* **Dataset excerpt**
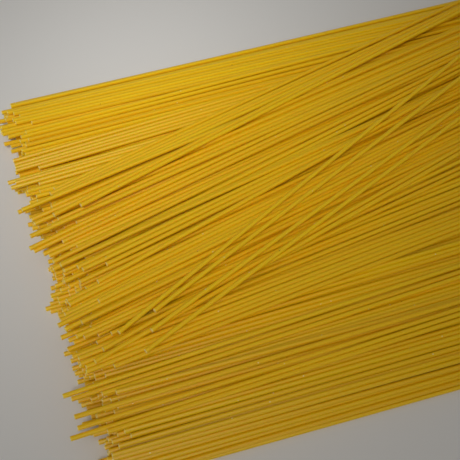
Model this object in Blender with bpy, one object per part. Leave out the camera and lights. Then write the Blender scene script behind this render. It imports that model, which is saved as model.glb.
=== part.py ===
# Bundle of dry spaghetti lying on a table: a flat mound of strands, a few sheaves laid
# across its top at a slant, and four loose strands crossing over those.
# Metres, +Z up. The origin is on the table under the middle of the heap, +X runs along the strands.
import math
import random

import bmesh
import bpy
from mathutils import Matrix, Vector

MM = 0.001

# A common spaghetti: 1.8 mm thick, 255 mm long.
STRAND_THICKNESS = 1.8 * MM
STRAND_LENGTH = 255 * MM
STRAND_PITCH = 1.9 * MM         # side by side, with the little gaps that round strands leave
RIB_DEPTH = 0.55 * MM           # how far the furrow between two strands lies under their tops
RIB_SHOULDERS = (0.0, 0.3, 0.7) # furrow, then the two shoulders of a strand, in pitches
LENGTH_SEGMENTS = 2

# The bed is the broad lower lay.
BED_STRANDS = 103
BED_MIDDLE = (-7 * MM, 2.5 * MM)
BED_TOP = 14.5 * MM
BED_EDGE = 2.0 * MM             # the outermost strands lie on the table
BED_SHOULDER = 27 * MM          # the sides round over within this width
BED_ANGLES = (-4.8, -2.4)       # degrees, near side to far side
BED_RAGGED = 4.0 * MM           # how far the cut ends step in and out

# The sheaves lie on the bed. Each starts at its near left corner and slants away to the right,
# its top rises or falls along its length, and its root reaches down into the bed.
SHEAVES = {
    "skirt_sheaf": dict(strands=17, corner=(-127 * MM, -49.7 * MM), angle=3.6, top=17.6 * MM, rise=-2 * MM,
                        camber=1.2 * MM, root=9 * MM),
    "near_sheaf": dict(strands=13, corner=(-130 * MM, -37.8 * MM), angle=9.6, top=21.2 * MM, rise=-1 * MM,
                       camber=2 * MM, root=9 * MM),
    "middle_sheaf": dict(strands=12, corner=(-127 * MM, -13.4 * MM), angle=9.2, top=21.4 * MM, rise=2 * MM,
                         camber=1.2 * MM, root=9 * MM),
    "far_sheaf": dict(strands=12, corner=(-130 * MM, 9.2 * MM), angle=8.2, top=20.2 * MM, rise=1.6 * MM,
                      camber=2 * MM, root=9 * MM),
    "thin_sheaf": dict(strands=4, corner=(-115.3 * MM, 34.5 * MM), angle=11.0, top=16.8 * MM, rise=-0.4 * MM,
                       camber=0.6 * MM, root=10 * MM),
    "upper_pair": dict(strands=2, corner=(-118.9 * MM, 20.6 * MM), angle=14.2, top=22.8 * MM, rise=-5.4 * MM,
                       camber=0.3 * MM, root=10 * MM),
}
SHEAF_RAGGED = 5.0 * MM

# The loose strands cross the sheaves: left end and direction. Each lies straight, a little clear
# of the sheaves, and slopes up to the right as they do.
LOOSE_STRANDS = (
    dict(start=(-120.8 * MM, -39.8 * MM, 22.6 * MM), angle=23.1, rise=3.0 * MM),
    dict(start=(-105.9 * MM, -35.6 * MM, 22.6 * MM), angle=21.0, rise=3.0 * MM),
    dict(start=(-109.4 * MM, -42.8 * MM, 22.4 * MM), angle=19.4, rise=2.6 * MM),
    dict(start=(-113.9 * MM, -49.8 * MM, 22.2 * MM), angle=19.6, rise=2.4 * MM),
)


def clear_scene():
    for old in list(bpy.data.objects):
        bpy.data.objects.remove(old, do_unlink=True)


def new_collection(name):
    group = bpy.data.collections.new(name)
    bpy.context.scene.collection.children.link(group)
    return group


def pasta_material(name, colour):
    material = bpy.data.materials.new(name)
    material.use_nodes = True
    shader = material.node_tree.nodes["Principled BSDF"]
    shader.inputs["Base Color"].default_value = (*colour, 1.0)
    shader.inputs["Roughness"].default_value = 0.42
    shader.inputs["Metallic"].default_value = 0.0
    return material


def furrowed_slab(name, strands, place, seed, ragged, root):
    """Closed slab whose top is ribbed like strands lying side by side.

    place(across, along) gives the top's point for a distance across the strands and a
    share of the length, both measured from the middle of the slab.
    """
    steps = random.Random(seed)
    slides = [steps.uniform(-ragged, ragged) for _ in range(strands)]
    rows = strands * len(RIB_SHOULDERS)

    bm = bmesh.new()
    bmesh.ops.create_grid(bm, x_segments=LENGTH_SEGMENTS, y_segments=rows, size=0.5)
    for vert in bm.verts:
        row = round((vert.co.y + 0.5) * rows)
        strand, shoulder = divmod(row, len(RIB_SHOULDERS))
        beside = slides[max(strand - 1, 0)], slides[min(strand, strands - 1)]
        if shoulder == 0:
            # A furrow ends where the shorter of its two strands does.
            slide = max(beside) if vert.co.x < 0 else min(beside)
            slide = 0.0 if vert.co.x == 0 else slide
        else:
            slide = beside[1]
        across = (strand + RIB_SHOULDERS[shoulder] - strands / 2) * STRAND_PITCH
        point = place(across, vert.co.x * STRAND_LENGTH + slide)
        point.z -= RIB_DEPTH if shoulder == 0 else 0.0
        vert.co = point

    extruded = bmesh.ops.extrude_face_region(bm, geom=bm.faces[:])["geom"]
    for vert in (item for item in extruded if isinstance(item, bmesh.types.BMVert)):
        vert.co.z = root
    bmesh.ops.dissolve_faces(bm, faces=[item for item in extruded if isinstance(item, bmesh.types.BMFace)])
    bmesh.ops.recalc_face_normals(bm, faces=bm.faces[:])

    mesh = bpy.data.meshes.new(name)
    bm.to_mesh(mesh)
    bm.free()
    return bpy.data.objects.new(name, mesh)


def bed_slab():
    half_width = BED_STRANDS * STRAND_PITCH / 2

    def place(across, along):
        inside = min((half_width - abs(across)) / BED_SHOULDER, 1.0)
        height = BED_EDGE + (BED_TOP - BED_EDGE) * (1 - (1 - inside) ** 2)
        height -= 0.5 * MM * math.sin(across / (13 * MM)) ** 2
        share = (across + half_width) / (2 * half_width)
        angle = math.radians(BED_ANGLES[0] + (BED_ANGLES[1] - BED_ANGLES[0]) * share)
        level = Vector((along * math.cos(angle), across + along * math.sin(angle), height))
        return level + Vector((*BED_MIDDLE, 0.0))

    return furrowed_slab("spaghetti_bundle", BED_STRANDS, place, 3, BED_RAGGED, 0.0)


def sheaf_slab(name, seed, strands, corner, angle, top, rise, camber, root):
    half_width = strands * STRAND_PITCH / 2
    turn = Matrix.Rotation(math.radians(angle), 3, "Z")
    middle = Vector((*corner, 0.0)) + turn @ Vector((STRAND_LENGTH / 2, half_width, 0.0))

    def place(across, along):
        height = top + rise * (along / STRAND_LENGTH + 0.5) - camber * (across / half_width) ** 2
        return middle + turn @ Vector((along, across, height))

    return furrowed_slab(name, strands, place, seed, SHEAF_RAGGED, root)


def loose_strand(number, start, angle, rise):
    reach = Vector((math.cos(math.radians(angle)), math.sin(math.radians(angle)), rise / STRAND_LENGTH))
    curve = bpy.data.curves.new(f"loose_strand_{number}", "CURVE")
    curve.dimensions = "3D"
    curve.bevel_depth = STRAND_THICKNESS / 2
    curve.bevel_resolution = 2
    curve.use_fill_caps = True
    spline = curve.splines.new("POLY")
    spline.points.add(1)
    for point, along in zip(spline.points, (0.0, STRAND_LENGTH)):
        point.co = (*(Vector(start) + reach.normalized() * along), 1.0)
    strand = bpy.data.objects.new(curve.name, curve)
    strand.data.materials.append(pasta_material(f"loose_pasta_{number}", (0.63, 0.36, 0.03)))
    return strand


def join_on(body, piece):
    union = body.modifiers.new(f"add_{piece.name}", "BOOLEAN")
    union.operation = "UNION"
    union.object = piece
    piece.hide_render = True
    piece.display_type = "WIRE"


def centre_heap(pieces):
    """Slides everything level so that the heap's box is centred on the origin."""
    bpy.context.view_layer.update()
    graph = bpy.context.evaluated_depsgraph_get()
    points = []
    for piece in pieces:
        shown = piece.evaluated_get(graph)
        points += [vert.co.copy() for vert in shown.to_mesh().vertices]
        shown.to_mesh_clear()
    for axis in (0, 1):
        middle = (min(point[axis] for point in points) + max(point[axis] for point in points)) / 2
        for item in bpy.data.objects:
            item.location[axis] -= middle


def build():
    clear_scene()
    parts = new_collection("spaghetti")
    cutters = new_collection("sheaves")

    bundle = bed_slab()
    bundle.data.materials.append(pasta_material("bundle_pasta", (0.60, 0.33, 0.03)))
    parts.objects.link(bundle)
    for seed, (name, sizes) in enumerate(SHEAVES.items()):
        sheaf = sheaf_slab(name, seed, **sizes)
        cutters.objects.link(sheaf)
        join_on(bundle, sheaf)

    loose = [loose_strand(number, **sizes) for number, sizes in enumerate(LOOSE_STRANDS, start=1)]
    for strand in loose:
        parts.objects.link(strand)
    centre_heap([bundle] + loose)


build()
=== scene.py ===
import math
import bpy
import numpy as np
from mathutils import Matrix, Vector


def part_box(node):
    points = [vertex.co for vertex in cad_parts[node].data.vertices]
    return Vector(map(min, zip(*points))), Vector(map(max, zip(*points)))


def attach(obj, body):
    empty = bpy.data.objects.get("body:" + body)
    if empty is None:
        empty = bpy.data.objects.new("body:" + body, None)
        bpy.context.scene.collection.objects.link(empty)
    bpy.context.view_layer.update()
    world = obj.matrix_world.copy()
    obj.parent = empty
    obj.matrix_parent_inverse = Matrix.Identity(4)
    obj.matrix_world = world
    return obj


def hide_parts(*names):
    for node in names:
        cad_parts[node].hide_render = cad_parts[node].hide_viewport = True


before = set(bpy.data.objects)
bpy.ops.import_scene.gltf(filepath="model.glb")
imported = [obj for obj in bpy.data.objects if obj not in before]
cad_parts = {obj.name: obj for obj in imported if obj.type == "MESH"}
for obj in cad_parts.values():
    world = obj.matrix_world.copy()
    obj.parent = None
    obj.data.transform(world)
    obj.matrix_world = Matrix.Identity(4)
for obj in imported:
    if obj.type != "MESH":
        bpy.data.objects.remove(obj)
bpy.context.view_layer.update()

mm = 0.001
dice = np.random.default_rng(5)


# The lay of the heap is worked out in millimetres. Each strand is a gentle curve: its middle,
# half its reach along X, and a few bend terms sideways and up. Slices across the heap show
# where strands press into each other.
strand = {"thick": 1.8, "long": 255.0, "bends": 5}
slices = np.arange(-160.0, 160.1, 5.0)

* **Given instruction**
Begin with the line containing "bundle = bed_slab()", end with the line containing "bpy.context.scene.collection.objects.link(empty)", and repeat every line in that stretch exactly.

* **In response**
    bundle = bed_slab()
    bundle.data.materials.append(pasta_material("bundle_pasta", (0.60, 0.33, 0.03)))
    parts.objects.link(bundle)
    for seed, (name, sizes) in enumerate(SHEAVES.items()):
        sheaf = sheaf_slab(name, seed, **sizes)
        cutters.objects.link(sheaf)
        join_on(bundle, sheaf)

    loose = [loose_strand(number, **sizes) for number, sizes in enumerate(LOOSE_STRANDS, start=1)]
    for strand in loose:
        parts.objects.link(strand)
    centre_heap([bundle] + loose)


build()
=== scene.py ===
import math
import bpy
import numpy as np
from mathutils import Matrix, Vector


def part_box(node):
    points = [vertex.co for vertex in cad_parts[node].data.vertices]
    return Vector(map(min, zip(*points))), Vector(map(max, zip(*points)))


def attach(obj, body):
    empty = bpy.data.objects.get("body:" + body)
    if empty is None:
        empty = bpy.data.objects.new("body:" + body, None)
        bpy.context.scene.collection.objects.link(empty)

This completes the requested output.